A group of Emory faculty and staff met with President Jim Wagner
April 30 to discuss a report chronicling five diversity dialogues
that took place in the spring as well as take another step forward
in the campus-wide conversation on community.
Attending the meeting were faculty members Richard Doner (political
science), Leslie Harris (history and African American studies),
Darryl Neill (psychology) and Beverly Schaffer (economics and violence
studies), and staff members Art Linton (violence studies) and Donna
Wong (Multicultural Programs and Services).
The 60-page report,
delivered to Wagner earlier in the month, contained comments from
more than 220 people who attended the meetings. Those comments
were grouped into three major categories (symptoms, sources and
solutions) related to the high-profile and sometimes-controversial
diversity conversation that continued throughout the 2003–04
academic year.
Hard copies of the report are available at the Woodruff Library circulation desk
and in the Office of Multicultural Programs and Services. Electronic copies can
be downloaded from the violence studies website at www.emory.edu/COLLEGE/
VS/racialdialogues.htm.
“I think this is a good first step in improving communications between
people at Emory at all levels,” said Schaffer, who prepared the report.
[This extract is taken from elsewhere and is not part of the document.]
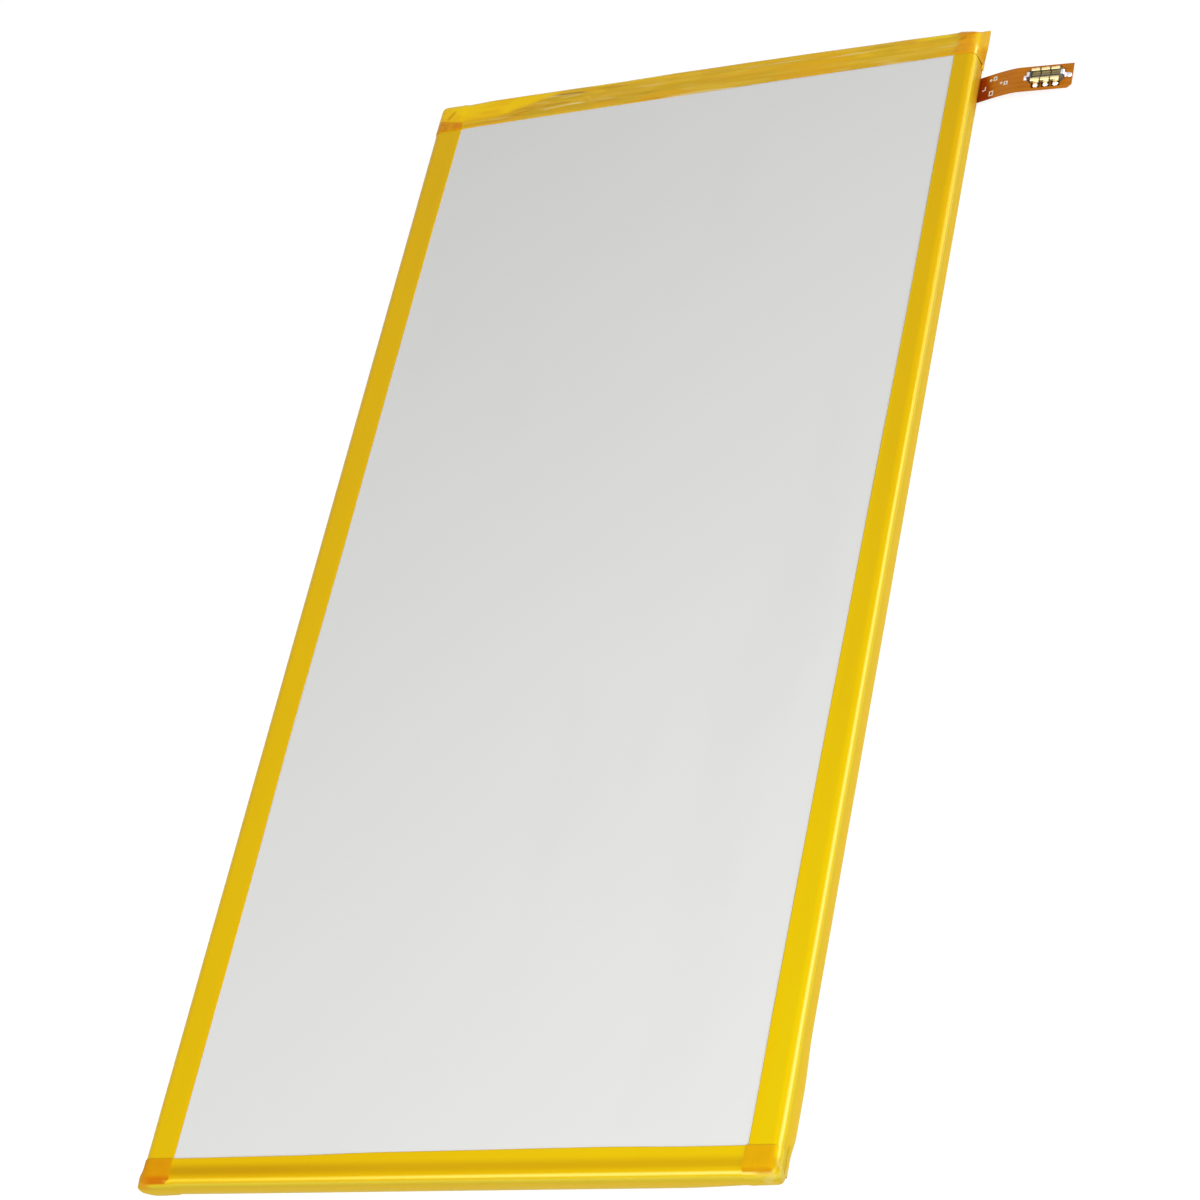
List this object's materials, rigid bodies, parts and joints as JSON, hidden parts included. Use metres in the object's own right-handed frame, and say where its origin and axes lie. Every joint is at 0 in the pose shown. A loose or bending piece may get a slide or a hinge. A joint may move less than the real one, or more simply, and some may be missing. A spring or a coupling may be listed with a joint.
{
  "type": "tablet battery pack",
  "caption": "Flat single-cell pouch battery pack edged with amber film tape, with a hidden protection board and a flex tail ending in a board-to-board plug.",
  "frame": {"origin": "centre of the pouch's flat back face", "axes": "+X towards the side that the flex tail leaves, +Y towards the terrace end with the protection board, +Z out of the pale front face"},
  "size_m": [0.0826, 0.1476, 0.0034],
  "materials": {
    "pouch_laminate": "satin nylon-faced aluminium laminate",
    "amber_film": "glossy translucent amber polyimide film",
    "solder_mask": "green solder mask on a glass-epoxy board",
    "black_epoxy": "moulded black epoxy",
    "ceramic_chip": "matt fired ceramic",
    "tab_metal": "plain rolled nickel and aluminium strip",
    "tab_film": "milky sealing film",
    "fibre_paper": "matt grey-green fibre paper",
    "flex_film": "orange-brown polyimide coverlay",
    "plug_plastic": "moulded grey-brown plastic",
    "gold_plate": "bright gold plate on a copper alloy",
    "silver_plate": "bright tin plate"
  },
  "bodies": {
    "root": {"pouch_cell": "pouch_laminate", "tape_left": "amber_film", "tape_right": "amber_film", "tape_bottom": "amber_film", "tape_top": "amber_film", "protection_board": "solder_mask", "protection_ic": "black_epoxy", "mosfet_1": "black_epoxy", "mosfet_2": "black_epoxy", "sense_resistor": "black_epoxy", "thermistor": "ceramic_chip", "capacitor_1": "ceramic_chip", "capacitor_2": "ceramic_chip", "resistor_1": "black_epoxy", "resistor_2": "black_epoxy", "cell_tab_positive": "tab_metal", "cell_tab_negative": "tab_metal", "tab_seal_positive": "tab_film", "tab_seal_negative": "tab_film", "nickel_lead_positive": "tab_metal", "nickel_lead_negative": "tab_metal", "terrace_insulator": "fibre_paper", "board_cover": "fibre_paper", "flex_lead": "flex_film", "flex_stiffener": "flex_film", "plug_housing": "plug_plastic", "contact_1": "gold_plate", "contact_2": "gold_plate", "contact_3": "gold_plate", "contact_4": "gold_plate", "contact_5": "gold_plate", "contact_6": "gold_plate", "hold_down_left": "silver_plate", "hold_down_right": "silver_plate"}
  },
  "joints": []
}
The dialogues grew out of an effort that began following an Emory College faculty
meeting when Schaffer offered to help widen the diversity conversation to include
staff and students.
Schaffer and Linton worked with Multicultural Programs and Services to set
up the dialogues, held March 6, 16, 26 and April 7 for faculty and staff, and
April 15 for students. The March 26 meeting was particularly popular, attracting
120 attendees to the Jones Room.
So everyone could speak freely, participants
wrote anonymous comments on index cards and submitted them to facilitator David
Hooker, who then led the group discussion. The report reprinted each comment
with minimal editing but did not cover the discussions.
The symptoms and their
sources centered on four primary concerns: communication, fairness and equity,
faculty and staff numbers, and segregation. Schaffer said that from the very
first meeting, the majority of concerns gravitated those themes.
The comments were at times disturbing (“feel treated differently from white
colleagues”), vague (“education”), optimistic (“don’t
be afraid to step out of your element”), ambitious (“if we could
somehow switch jobs with each other occasionally”) and thought provoking
(“the institution does not compensate you or recognize you for your relations
with others of a different race”).
“It was encouraging to see the freedom people felt during the dialogue
sessions to be open and honest,” Wagner said. “On the other
hand, it was terribly disappointing to learn of some past incidents.”
While the comments were almost always passionate, the perceptions behind
them weren’t always accurate. One, for instance, claimed that Emory
did not have any African Americans in the upper administration. Incoming
Provost Earl Lewis and John Ford, vice president for Campus Life, are
both African American.
The April 15 meeting was an invitation-only dialogue that included 24 students.
The format was similar to the previous dialogues, but the data were organized
differently, highlighting a primary student concern (self-segregation, including
the prevalence of narrowly defined ethnic, racial and religious groups on campus)
and solutions that included addressing freshman orientation and student activities.
Just before Memorial Day, Schaffer was able to upload a copy of the report
to the web so the entire community could access it easily. “The dialogue participants
wanted the report to be shared with the President, other top administrators and,
if possible, the community at large,” she said.
Wagner and Lewis have begun a discussion about whether an upper-administration
post to advance diversity and community should be created. Wagner hoped
to make a decision within the new provost’s first 90 days on campus.
Wagner also received a letter from the president’s commissions
and the Employee Council recommending that progress toward broad community
diversity be included in the strategic planning process. He endorsed
that recommendation and passed it along to the strategic planning steering
committee.
“In building community, as in building any interpersonal relationship,
there will always be ‘next steps,’” Wagner said. “It
requires constant effort, and we must resist the temptation for complacency.”